I think we get criticized sometimes because we write storylines, and people say we're writing for the trades instead of looking at it as a monthly. But that couldn't be further from the truth in the case of this book. I was always writing it for two weeks from now. I think it will actually hold up nicely as a trade. But I don't think it will be nearly as much fun as it was reading it all these 24 weeks. We had a lot of cliffhangers, and I think it's a little more fun waiting those 14 days in between. Not that it won't make a terrific trade, and everyone should run out and buy 10 or 12 copies each! They should!

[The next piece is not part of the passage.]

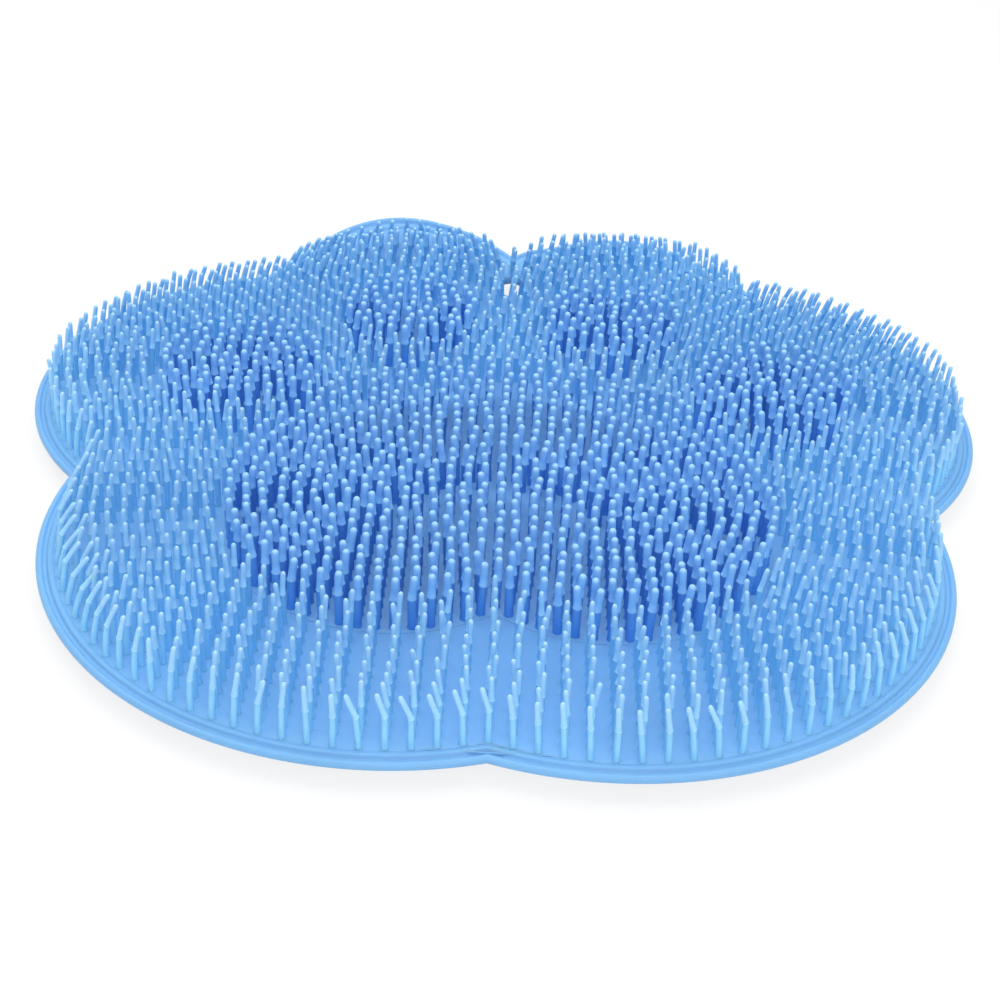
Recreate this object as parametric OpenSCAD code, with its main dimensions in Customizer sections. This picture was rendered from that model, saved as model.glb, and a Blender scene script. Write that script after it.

Nrama: Sounds like you'll miss it.
Winick: I already do. I'm in mourning that it's over. I'm waiting for Aaron to finish drawing, and I have to review some lettering, but that's the end. And I have to give it up. It really feels, in one sense, a relief, but also a little bit sad. That's it: 24 issues in one big giant story and we're done. It'll feel like a party when the book finally comes out and people get to react to it -- and hopefully they'll dig it.It's a rare situation where you're finishing a title and it's not being canceled, and nobody else is taking it over.
But yes, I'm going to miss it. I'm going to miss writing these guys... for now. I'm sorry to see it end. If you'd ask me, could I do 10 more issues? No. It is definitely done and we've taken this story as far as it could have gone. But it was a great, great ride. I hope people really like the ending, because we do.